_Data block_
───
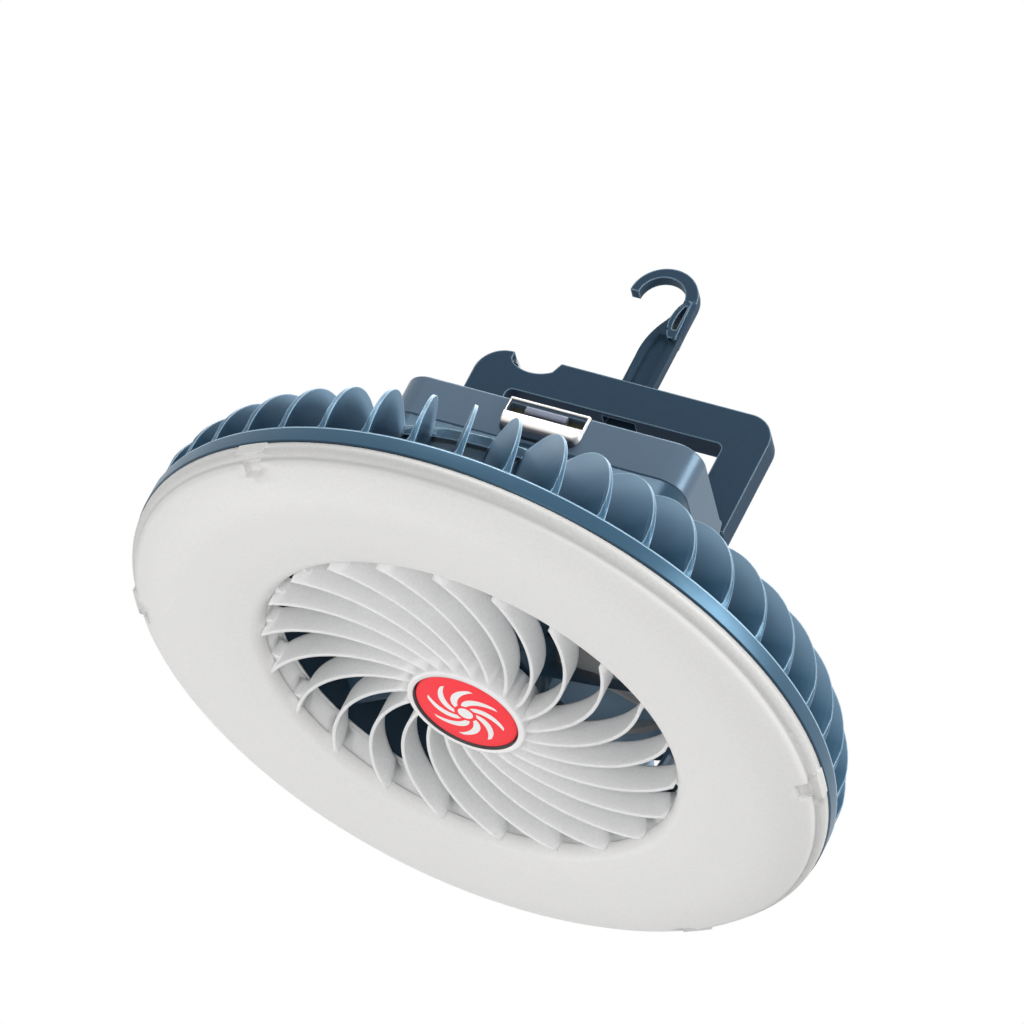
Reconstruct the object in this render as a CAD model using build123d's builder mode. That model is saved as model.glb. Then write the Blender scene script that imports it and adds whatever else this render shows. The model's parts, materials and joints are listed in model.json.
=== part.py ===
from build123d import *
from math import cos, hypot, radians, sin
import os

# Portable camping fan: a ring light with a fan blowing through its middle, a battery box on its
# back, and a flat bail with a pull-out hook to hang it from. Millimetres, +Z up, light side down.
# The origin is on the axis of the fan, in the plane that the light's face rests on.

# ---- driving dimensions -------------------------------------------------------------------------
DISC_R = 105.2                 # outside of the blue band
OPENING_R = 62.4               # mouth of the fan
WALL = 2.4                     # wall of the blue body and of the battery box
GAP = 0.3                      # clearance between pieces that move past each other
FIT = 0.05                     # radial clearance of a shaft or pin in its bore

# light
DIFFUSER_R = 104.8
DIFFUSER_WALL = 1.8
LAND_IN, LAND_OUT = 77.0, 85.0     # flat land that the light rests on
FACE_R, FACE_EDGE = 102.6, 5.7     # edge of the light's face, where it steps back to the lip
LIP_FRONT, LIP_BEND, DIFFUSER_REAR = 6.9, 9.0, 10.6
TONGUE_IN, TONGUE_OUT = 101.2, 102.8
MOUTH_SEAT = 4.9                   # the light's inner edge sits on the grille's ring here
LEG_IN, LEG_OUT = 64.2, 66.0
TAB_ANGLES = (0, 60, 180, -120)
TAB_WIDE, TAB_DEEP, TAB_FLOOR = 6.6, 2.8, 5.6      # notches in the face's edge
TAB_LUG_LONG, TAB_LUG_FRONT, TAB_LUG_R = 11.0, 7.4, 105.1
TRAY_FRONT, TRAY_REAR, TRAY_GAP = 13.6, 15.9, 0.3
BOARD_IN, BOARD_OUT, BOARD_THICK = 67.0, 99.0, 1.2
LED_RINGS = ((75.0, 30), (91.0, 36))
LED_LONG, LED_WIDE, LED_HIGH = 3.5, 2.8, 0.8

# duct and grille
DUCT_IN, DUCT_OUT, DUCT_REAR = 62.0, 63.8, 30.6
GRILLE_OUT, GRILLE_REAR = 64.0, 12.2
GRILLE_LIP, GRILLE_LIP_HIGH = 0.8, 0.6             # thin lip that stands inward at the ring's rear
VANE_COUNT = 22
VANE_PHASE = -121.5
VANE_THICK, VANE_FILLET = 1.0, 1.8
VANE_FRONT, VANE_REAR = 1.5, 10.2
HUB_R, HUB_BORE, HUB_FRONT, HUB_FLOOR = 17.8, 15.9, 0.6, 10.4
VANE_ROOT = (17.0, 45.5)           # radius and angle, ahead of the tip
VANE_MID = (38.0, 20.5)
VANE_TIP = (63.2, -4.1)

# centre button
BUTTON_R, BUTTON_FRONT, BUTTON_CROWN = 15.4, 1.1, 0.5

# fan
IMPELLER_FRONT, IMPELLER_REAR = 14.5, 27.0
IMPELLER_HUB_R, IMPELLER_TIP_R = 17.0, 59.0
BLADE_COUNT, BLADE_THICK = 7, 1.7
BLADE_ROOT_CHORD, BLADE_ROOT_PITCH = 15.0, 46.0
BLADE_TIP_CHORD, BLADE_TIP_PITCH = 27.0, 23.0
SHAFT_R, SHAFT_RELIEF = 1.5, 4.0   # the shaft's end turns in a plain hole of the deck
MOUNT_SCREWS, MOUNT_SCREW_PCR, MOUNT_SCREW_START = 4, 21.0, 22.5
MOTOR_R, MOTOR_FRONT = 14.8, 30.0
BUSH_R, BUSH_LONG = 3.0, 3.0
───
_Problem description_
Produce an exact copy of the whole listing.

_Task result_
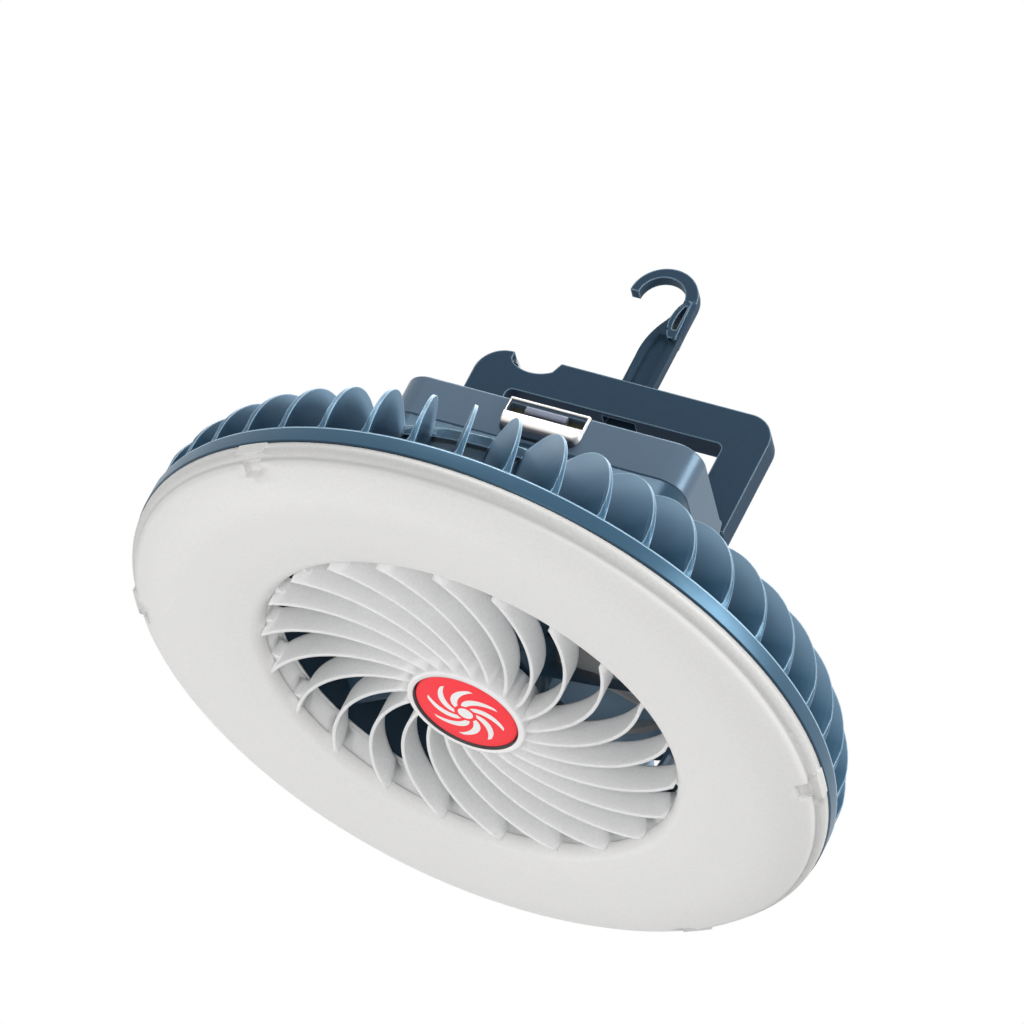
Reconstruct the object in this render as a CAD model using build123d's builder mode. That model is saved as model.glb. Then write the Blender scene script that imports it and adds whatever else this render shows. The model's parts, materials and joints are listed in model.json.
=== part.py ===
from build123d import *
from math import cos, hypot, radians, sin
import os

# Portable camping fan: a ring light with a fan blowing through its middle, a battery box on its
# back, and a flat bail with a pull-out hook to hang it from. Millimetres, +Z up, light side down.
# The origin is on the axis of the fan, in the plane that the light's face rests on.

# ---- driving dimensions -------------------------------------------------------------------------
DISC_R = 105.2                 # outside of the blue band
OPENING_R = 62.4               # mouth of the fan
WALL = 2.4                     # wall of the blue body and of the battery box
GAP = 0.3                      # clearance between pieces that move past each other
FIT = 0.05                     # radial clearance of a shaft or pin in its bore

# light
DIFFUSER_R = 104.8
DIFFUSER_WALL = 1.8
LAND_IN, LAND_OUT = 77.0, 85.0     # flat land that the light rests on
FACE_R, FACE_EDGE = 102.6, 5.7     # edge of the light's face, where it steps back to the lip
LIP_FRONT, LIP_BEND, DIFFUSER_REAR = 6.9, 9.0, 10.6
TONGUE_IN, TONGUE_OUT = 101.2, 102.8
MOUTH_SEAT = 4.9                   # the light's inner edge sits on the grille's ring here
LEG_IN, LEG_OUT = 64.2, 66.0
TAB_ANGLES = (0, 60, 180, -120)
TAB_WIDE, TAB_DEEP, TAB_FLOOR = 6.6, 2.8, 5.6      # notches in the face's edge
TAB_LUG_LONG, TAB_LUG_FRONT, TAB_LUG_R = 11.0, 7.4, 105.1
TRAY_FRONT, TRAY_REAR, TRAY_GAP = 13.6, 15.9, 0.3
BOARD_IN, BOARD_OUT, BOARD_THICK = 67.0, 99.0, 1.2
LED_RINGS = ((75.0, 30), (91.0, 36))
LED_LONG, LED_WIDE, LED_HIGH = 3.5, 2.8, 0.8

# duct and grille
DUCT_IN, DUCT_OUT, DUCT_REAR = 62.0, 63.8, 30.6
GRILLE_OUT, GRILLE_REAR = 64.0, 12.2
GRILLE_LIP, GRILLE_LIP_HIGH = 0.8, 0.6             # thin lip that stands inward at the ring's rear
VANE_COUNT = 22
VANE_PHASE = -121.5
VANE_THICK, VANE_FILLET = 1.0, 1.8
VANE_FRONT, VANE_REAR = 1.5, 10.2
HUB_R, HUB_BORE, HUB_FRONT, HUB_FLOOR = 17.8, 15.9, 0.6, 10.4
VANE_ROOT = (17.0, 45.5)           # radius and angle, ahead of the tip
VANE_MID = (38.0, 20.5)
VANE_TIP = (63.2, -4.1)

# centre button
BUTTON_R, BUTTON_FRONT, BUTTON_CROWN = 15.4, 1.1, 0.5

# fan
IMPELLER_FRONT, IMPELLER_REAR = 14.5, 27.0
IMPELLER_HUB_R, IMPELLER_TIP_R = 17.0, 59.0
BLADE_COUNT, BLADE_THICK = 7, 1.7
BLADE_ROOT_CHORD, BLADE_ROOT_PITCH = 15.0, 46.0
BLADE_TIP_CHORD, BLADE_TIP_PITCH = 27.0, 23.0
SHAFT_R, SHAFT_RELIEF = 1.5, 4.0   # the shaft's end turns in a plain hole of the deck
MOUNT_SCREWS, MOUNT_SCREW_PCR, MOUNT_SCREW_START = 4, 21.0, 22.5
MOTOR_R, MOTOR_FRONT = 14.8, 30.0
BUSH_R, BUSH_LONG = 3.0, 3.0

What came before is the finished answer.